> **What the task requires**
Your task is to reproduce word for word the lines running from the line containing "hub_side_shell();" to the line containing "BACKDROP_GLOW = 0.9", inclusive. Nothing else belongs in the answer.

> **Dataset extract**
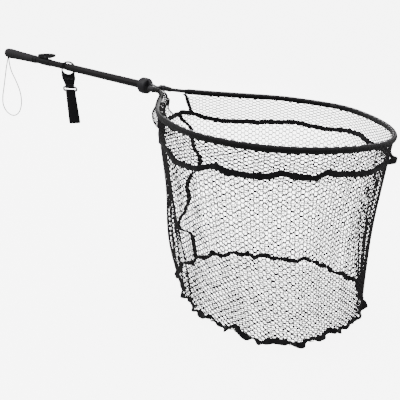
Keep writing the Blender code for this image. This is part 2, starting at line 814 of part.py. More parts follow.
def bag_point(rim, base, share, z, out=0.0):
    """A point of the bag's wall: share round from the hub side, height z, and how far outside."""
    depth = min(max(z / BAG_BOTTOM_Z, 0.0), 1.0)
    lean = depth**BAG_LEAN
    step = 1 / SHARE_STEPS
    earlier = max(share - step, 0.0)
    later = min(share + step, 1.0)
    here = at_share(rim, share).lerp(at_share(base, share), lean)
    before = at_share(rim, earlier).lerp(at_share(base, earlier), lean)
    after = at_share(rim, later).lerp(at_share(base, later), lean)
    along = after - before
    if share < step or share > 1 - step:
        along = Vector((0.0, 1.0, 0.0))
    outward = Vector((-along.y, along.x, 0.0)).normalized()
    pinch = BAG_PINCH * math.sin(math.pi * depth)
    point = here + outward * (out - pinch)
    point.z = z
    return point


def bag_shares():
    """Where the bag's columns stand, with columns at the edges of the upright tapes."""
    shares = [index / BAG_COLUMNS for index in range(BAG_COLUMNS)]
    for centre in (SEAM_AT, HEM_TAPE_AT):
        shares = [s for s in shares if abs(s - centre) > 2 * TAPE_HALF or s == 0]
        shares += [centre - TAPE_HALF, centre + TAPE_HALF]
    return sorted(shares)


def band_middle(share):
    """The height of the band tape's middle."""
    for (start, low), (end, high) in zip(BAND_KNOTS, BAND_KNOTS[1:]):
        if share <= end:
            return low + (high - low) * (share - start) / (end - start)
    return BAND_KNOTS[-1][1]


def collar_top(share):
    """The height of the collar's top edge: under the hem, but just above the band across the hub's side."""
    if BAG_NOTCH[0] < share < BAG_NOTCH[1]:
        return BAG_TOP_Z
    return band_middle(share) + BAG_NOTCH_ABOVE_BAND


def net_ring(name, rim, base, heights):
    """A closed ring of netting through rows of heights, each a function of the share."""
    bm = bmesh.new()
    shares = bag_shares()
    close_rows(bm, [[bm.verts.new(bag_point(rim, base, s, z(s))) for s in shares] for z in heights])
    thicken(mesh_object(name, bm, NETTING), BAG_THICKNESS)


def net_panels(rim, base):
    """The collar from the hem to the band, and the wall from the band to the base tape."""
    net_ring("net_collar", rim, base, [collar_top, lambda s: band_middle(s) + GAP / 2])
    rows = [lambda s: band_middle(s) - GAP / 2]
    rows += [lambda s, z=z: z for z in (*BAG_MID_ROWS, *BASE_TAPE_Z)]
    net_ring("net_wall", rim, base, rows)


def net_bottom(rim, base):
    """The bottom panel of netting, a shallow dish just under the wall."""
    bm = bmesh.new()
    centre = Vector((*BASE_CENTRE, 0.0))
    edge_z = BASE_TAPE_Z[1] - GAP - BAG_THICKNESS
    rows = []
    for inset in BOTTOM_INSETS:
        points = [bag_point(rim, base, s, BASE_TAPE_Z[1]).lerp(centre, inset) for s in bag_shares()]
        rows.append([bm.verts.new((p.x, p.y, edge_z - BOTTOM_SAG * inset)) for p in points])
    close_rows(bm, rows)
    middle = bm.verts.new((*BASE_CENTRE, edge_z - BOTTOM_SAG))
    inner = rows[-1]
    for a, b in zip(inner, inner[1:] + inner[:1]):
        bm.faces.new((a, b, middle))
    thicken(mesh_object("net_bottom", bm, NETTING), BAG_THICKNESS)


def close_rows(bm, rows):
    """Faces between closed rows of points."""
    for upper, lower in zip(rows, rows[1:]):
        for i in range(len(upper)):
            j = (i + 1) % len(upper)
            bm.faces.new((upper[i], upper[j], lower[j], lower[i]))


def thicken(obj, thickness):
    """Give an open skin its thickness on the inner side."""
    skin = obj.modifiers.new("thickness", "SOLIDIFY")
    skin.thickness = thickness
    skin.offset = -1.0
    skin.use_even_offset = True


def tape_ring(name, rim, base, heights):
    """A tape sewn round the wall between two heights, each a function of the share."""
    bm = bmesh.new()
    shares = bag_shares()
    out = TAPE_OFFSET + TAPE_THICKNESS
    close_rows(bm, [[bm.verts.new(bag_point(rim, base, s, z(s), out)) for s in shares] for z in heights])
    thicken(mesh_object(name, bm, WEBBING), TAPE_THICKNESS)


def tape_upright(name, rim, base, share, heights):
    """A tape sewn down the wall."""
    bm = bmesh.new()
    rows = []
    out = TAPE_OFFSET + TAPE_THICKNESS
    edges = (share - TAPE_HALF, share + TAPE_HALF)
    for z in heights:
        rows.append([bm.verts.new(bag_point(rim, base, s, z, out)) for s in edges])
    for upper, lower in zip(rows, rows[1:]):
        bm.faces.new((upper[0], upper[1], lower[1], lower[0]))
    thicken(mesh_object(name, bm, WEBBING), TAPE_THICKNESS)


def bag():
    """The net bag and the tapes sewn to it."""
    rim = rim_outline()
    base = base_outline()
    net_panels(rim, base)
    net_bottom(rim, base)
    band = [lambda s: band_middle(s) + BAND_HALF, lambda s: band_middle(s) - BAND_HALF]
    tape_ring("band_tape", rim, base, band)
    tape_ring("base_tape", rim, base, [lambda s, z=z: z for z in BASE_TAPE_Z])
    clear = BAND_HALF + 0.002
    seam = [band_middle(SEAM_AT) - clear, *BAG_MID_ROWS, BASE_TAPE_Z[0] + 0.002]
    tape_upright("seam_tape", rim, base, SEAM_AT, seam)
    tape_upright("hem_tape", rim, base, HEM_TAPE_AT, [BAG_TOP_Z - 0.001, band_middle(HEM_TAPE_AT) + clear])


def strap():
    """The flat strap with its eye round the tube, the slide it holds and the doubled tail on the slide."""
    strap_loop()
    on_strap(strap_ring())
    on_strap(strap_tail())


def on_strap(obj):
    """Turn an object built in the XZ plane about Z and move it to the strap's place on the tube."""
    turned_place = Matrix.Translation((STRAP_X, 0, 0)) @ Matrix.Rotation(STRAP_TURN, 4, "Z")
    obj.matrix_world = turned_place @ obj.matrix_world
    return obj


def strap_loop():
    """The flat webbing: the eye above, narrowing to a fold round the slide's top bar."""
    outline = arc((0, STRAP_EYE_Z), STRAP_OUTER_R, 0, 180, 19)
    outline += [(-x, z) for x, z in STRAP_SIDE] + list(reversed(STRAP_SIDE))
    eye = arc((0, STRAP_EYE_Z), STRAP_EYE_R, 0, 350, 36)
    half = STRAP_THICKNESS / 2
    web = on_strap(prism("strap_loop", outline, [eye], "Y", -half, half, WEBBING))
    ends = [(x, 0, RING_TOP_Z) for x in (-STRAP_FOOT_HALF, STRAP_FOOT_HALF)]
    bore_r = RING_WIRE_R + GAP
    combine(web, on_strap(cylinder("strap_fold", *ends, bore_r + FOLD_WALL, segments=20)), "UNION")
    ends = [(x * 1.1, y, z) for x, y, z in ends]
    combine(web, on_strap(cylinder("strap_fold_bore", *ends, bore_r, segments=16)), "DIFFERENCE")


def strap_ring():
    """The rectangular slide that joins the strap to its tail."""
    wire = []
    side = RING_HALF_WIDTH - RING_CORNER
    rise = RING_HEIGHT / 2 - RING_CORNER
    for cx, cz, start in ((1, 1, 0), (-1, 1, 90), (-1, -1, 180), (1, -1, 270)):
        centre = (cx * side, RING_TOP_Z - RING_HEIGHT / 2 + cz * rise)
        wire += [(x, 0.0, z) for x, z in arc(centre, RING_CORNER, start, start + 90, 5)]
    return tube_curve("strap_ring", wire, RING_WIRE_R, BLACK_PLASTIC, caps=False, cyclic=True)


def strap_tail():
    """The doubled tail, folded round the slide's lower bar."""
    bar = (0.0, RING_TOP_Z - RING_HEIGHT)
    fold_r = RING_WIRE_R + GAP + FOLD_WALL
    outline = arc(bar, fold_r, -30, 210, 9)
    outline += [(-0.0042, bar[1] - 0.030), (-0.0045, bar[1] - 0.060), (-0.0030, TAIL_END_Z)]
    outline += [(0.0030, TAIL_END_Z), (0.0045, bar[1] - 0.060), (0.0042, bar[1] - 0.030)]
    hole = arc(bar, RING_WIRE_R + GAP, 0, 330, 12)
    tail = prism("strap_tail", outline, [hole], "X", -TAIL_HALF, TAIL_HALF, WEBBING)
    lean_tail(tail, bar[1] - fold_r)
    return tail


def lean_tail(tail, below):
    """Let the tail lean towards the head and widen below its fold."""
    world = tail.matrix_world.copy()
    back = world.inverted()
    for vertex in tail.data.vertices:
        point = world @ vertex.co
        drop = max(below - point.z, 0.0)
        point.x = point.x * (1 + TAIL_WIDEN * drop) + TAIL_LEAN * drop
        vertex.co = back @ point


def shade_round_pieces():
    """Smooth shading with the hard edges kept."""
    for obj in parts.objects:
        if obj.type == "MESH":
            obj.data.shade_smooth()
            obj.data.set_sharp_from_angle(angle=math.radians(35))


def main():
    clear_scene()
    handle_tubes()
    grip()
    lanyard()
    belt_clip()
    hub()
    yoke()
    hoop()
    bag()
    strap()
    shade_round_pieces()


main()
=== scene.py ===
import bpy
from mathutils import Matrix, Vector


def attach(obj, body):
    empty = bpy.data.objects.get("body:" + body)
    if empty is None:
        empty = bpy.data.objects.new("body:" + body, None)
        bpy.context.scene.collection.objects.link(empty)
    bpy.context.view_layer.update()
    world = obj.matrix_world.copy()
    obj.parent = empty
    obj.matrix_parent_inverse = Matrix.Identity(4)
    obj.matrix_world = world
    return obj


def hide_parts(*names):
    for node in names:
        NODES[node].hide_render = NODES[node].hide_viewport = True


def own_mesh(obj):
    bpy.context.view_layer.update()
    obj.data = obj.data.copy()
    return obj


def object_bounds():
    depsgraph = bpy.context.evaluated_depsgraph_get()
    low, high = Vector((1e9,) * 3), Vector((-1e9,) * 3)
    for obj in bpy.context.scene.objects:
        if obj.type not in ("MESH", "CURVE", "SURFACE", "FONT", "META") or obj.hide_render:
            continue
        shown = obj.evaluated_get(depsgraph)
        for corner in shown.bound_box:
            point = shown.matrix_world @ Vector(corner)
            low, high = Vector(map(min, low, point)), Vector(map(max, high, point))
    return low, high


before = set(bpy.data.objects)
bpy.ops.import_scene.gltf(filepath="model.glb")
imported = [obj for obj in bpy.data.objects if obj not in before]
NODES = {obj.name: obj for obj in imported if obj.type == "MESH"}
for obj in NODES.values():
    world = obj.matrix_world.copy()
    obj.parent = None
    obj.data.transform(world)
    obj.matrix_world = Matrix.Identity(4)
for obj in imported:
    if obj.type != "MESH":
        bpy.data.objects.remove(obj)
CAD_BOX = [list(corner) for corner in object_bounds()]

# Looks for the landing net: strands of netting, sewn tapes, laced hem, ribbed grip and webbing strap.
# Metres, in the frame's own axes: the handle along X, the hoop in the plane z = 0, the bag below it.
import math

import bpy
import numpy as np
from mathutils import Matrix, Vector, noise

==

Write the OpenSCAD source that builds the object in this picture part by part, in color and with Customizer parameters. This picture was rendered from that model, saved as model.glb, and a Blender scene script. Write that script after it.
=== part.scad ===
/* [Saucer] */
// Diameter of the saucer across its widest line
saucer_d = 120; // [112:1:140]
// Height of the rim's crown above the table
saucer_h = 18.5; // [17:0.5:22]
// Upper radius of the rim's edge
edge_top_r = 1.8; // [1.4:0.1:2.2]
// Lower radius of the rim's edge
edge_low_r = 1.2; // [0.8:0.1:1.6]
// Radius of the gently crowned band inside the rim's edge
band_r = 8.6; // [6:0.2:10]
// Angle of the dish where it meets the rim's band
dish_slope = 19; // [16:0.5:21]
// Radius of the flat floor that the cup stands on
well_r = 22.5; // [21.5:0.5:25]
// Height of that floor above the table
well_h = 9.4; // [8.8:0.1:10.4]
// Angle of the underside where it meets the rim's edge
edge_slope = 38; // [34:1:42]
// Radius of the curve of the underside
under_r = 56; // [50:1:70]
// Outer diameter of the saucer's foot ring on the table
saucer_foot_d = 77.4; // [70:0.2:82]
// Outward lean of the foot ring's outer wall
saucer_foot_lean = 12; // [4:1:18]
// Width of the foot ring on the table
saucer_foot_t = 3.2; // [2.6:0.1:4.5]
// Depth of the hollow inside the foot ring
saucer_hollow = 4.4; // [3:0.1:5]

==

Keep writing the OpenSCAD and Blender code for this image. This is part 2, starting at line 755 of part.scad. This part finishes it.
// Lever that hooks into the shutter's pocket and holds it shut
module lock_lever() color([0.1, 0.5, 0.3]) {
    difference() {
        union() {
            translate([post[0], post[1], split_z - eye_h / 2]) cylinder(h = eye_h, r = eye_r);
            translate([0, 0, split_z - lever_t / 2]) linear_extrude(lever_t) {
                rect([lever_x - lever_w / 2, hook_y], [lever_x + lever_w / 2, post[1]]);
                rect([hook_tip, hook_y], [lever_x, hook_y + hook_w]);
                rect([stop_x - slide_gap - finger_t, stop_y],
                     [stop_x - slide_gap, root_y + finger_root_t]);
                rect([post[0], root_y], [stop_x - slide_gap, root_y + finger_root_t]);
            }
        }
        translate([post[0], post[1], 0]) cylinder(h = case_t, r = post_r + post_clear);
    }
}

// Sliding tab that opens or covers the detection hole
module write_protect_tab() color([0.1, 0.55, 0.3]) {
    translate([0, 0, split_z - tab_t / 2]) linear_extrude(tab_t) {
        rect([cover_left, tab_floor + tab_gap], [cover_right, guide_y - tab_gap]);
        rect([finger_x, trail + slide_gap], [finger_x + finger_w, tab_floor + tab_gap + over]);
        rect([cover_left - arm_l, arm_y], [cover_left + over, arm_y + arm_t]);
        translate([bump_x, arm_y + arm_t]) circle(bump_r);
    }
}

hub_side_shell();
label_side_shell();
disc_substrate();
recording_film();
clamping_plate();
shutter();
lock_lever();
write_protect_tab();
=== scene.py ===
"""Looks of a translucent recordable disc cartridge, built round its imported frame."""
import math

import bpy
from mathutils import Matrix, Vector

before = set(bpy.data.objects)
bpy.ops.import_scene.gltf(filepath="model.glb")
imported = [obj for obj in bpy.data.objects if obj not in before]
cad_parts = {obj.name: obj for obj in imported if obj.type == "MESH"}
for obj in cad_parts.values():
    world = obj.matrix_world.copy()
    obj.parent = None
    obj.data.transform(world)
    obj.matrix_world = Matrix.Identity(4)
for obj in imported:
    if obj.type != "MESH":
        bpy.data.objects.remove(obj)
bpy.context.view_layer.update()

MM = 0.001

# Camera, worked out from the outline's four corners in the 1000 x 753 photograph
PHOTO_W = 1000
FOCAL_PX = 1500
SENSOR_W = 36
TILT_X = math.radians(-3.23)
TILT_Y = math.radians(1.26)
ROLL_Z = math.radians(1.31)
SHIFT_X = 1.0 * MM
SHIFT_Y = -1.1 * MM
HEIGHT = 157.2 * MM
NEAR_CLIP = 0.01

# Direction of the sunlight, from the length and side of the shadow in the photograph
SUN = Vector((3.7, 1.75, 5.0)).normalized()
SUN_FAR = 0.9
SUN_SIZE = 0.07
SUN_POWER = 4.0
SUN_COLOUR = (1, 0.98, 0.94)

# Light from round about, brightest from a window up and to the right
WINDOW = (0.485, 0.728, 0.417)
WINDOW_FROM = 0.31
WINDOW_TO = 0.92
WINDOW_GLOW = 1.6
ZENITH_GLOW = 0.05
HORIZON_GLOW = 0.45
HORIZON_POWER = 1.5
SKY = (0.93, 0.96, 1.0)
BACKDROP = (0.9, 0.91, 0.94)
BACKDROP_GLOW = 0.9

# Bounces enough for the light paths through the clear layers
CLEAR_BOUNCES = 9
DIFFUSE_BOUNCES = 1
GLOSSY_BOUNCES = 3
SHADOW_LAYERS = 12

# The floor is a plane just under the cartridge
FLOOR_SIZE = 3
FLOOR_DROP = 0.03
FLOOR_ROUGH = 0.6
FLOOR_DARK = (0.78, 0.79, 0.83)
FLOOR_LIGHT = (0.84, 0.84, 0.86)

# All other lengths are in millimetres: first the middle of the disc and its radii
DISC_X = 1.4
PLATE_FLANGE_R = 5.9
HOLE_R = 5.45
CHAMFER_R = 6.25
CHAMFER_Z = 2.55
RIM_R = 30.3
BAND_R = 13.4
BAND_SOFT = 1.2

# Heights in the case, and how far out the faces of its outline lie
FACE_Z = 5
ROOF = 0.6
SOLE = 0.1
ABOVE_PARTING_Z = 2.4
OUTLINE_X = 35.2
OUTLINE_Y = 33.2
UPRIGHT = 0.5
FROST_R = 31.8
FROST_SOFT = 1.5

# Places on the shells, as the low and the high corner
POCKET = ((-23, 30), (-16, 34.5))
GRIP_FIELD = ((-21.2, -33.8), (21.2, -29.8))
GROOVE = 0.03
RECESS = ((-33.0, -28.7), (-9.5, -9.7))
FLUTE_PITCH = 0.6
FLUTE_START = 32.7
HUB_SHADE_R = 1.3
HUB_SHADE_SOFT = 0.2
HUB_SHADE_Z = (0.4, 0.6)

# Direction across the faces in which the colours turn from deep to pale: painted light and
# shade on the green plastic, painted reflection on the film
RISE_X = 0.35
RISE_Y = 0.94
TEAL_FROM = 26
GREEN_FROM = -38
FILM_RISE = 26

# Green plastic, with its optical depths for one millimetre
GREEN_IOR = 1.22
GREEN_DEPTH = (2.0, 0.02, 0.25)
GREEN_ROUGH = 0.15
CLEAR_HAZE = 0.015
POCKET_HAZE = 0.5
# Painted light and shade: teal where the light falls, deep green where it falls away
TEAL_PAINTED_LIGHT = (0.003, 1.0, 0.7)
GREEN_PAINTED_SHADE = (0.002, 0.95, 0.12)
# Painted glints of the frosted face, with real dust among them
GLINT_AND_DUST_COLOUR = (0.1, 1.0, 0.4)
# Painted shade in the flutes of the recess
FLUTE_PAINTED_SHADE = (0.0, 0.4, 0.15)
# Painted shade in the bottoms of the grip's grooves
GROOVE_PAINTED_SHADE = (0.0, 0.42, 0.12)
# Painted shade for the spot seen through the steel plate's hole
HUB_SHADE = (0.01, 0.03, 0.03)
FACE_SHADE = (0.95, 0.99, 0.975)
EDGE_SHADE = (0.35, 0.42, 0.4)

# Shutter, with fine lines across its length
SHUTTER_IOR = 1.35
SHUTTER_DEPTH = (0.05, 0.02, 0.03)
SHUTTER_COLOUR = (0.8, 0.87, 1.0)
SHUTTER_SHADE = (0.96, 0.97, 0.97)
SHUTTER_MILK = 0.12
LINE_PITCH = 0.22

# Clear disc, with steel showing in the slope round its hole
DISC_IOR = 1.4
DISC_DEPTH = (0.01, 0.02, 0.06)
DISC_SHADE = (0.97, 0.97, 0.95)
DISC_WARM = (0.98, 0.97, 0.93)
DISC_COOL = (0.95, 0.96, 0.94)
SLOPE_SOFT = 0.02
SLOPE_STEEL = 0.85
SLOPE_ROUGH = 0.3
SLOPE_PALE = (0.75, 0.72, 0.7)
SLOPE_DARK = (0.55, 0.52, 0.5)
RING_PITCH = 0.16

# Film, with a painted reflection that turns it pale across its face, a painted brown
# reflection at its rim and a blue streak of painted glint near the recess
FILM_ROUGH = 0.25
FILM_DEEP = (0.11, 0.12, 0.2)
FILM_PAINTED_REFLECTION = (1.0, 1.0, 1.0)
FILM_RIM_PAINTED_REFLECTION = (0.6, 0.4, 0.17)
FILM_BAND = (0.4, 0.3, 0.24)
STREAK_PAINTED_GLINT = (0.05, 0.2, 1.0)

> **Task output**
hub_side_shell();
label_side_shell();
disc_substrate();
recording_film();
clamping_plate();
shutter();
lock_lever();
write_protect_tab();
=== scene.py ===
"""Looks of a translucent recordable disc cartridge, built round its imported frame."""
import math

import bpy
from mathutils import Matrix, Vector

before = set(bpy.data.objects)
bpy.ops.import_scene.gltf(filepath="model.glb")
imported = [obj for obj in bpy.data.objects if obj not in before]
cad_parts = {obj.name: obj for obj in imported if obj.type == "MESH"}
for obj in cad_parts.values():
    world = obj.matrix_world.copy()
    obj.parent = None
    obj.data.transform(world)
    obj.matrix_world = Matrix.Identity(4)
for obj in imported:
    if obj.type != "MESH":
        bpy.data.objects.remove(obj)
bpy.context.view_layer.update()

MM = 0.001

# Camera, worked out from the outline's four corners in the 1000 x 753 photograph
PHOTO_W = 1000
FOCAL_PX = 1500
SENSOR_W = 36
TILT_X = math.radians(-3.23)
TILT_Y = math.radians(1.26)
ROLL_Z = math.radians(1.31)
SHIFT_X = 1.0 * MM
SHIFT_Y = -1.1 * MM
HEIGHT = 157.2 * MM
NEAR_CLIP = 0.01

# Direction of the sunlight, from the length and side of the shadow in the photograph
SUN = Vector((3.7, 1.75, 5.0)).normalized()
SUN_FAR = 0.9
SUN_SIZE = 0.07
SUN_POWER = 4.0
SUN_COLOUR = (1, 0.98, 0.94)

# Light from round about, brightest from a window up and to the right
WINDOW = (0.485, 0.728, 0.417)
WINDOW_FROM = 0.31
WINDOW_TO = 0.92
WINDOW_GLOW = 1.6
ZENITH_GLOW = 0.05
HORIZON_GLOW = 0.45
HORIZON_POWER = 1.5
SKY = (0.93, 0.96, 1.0)
BACKDROP = (0.9, 0.91, 0.94)
BACKDROP_GLOW = 0.9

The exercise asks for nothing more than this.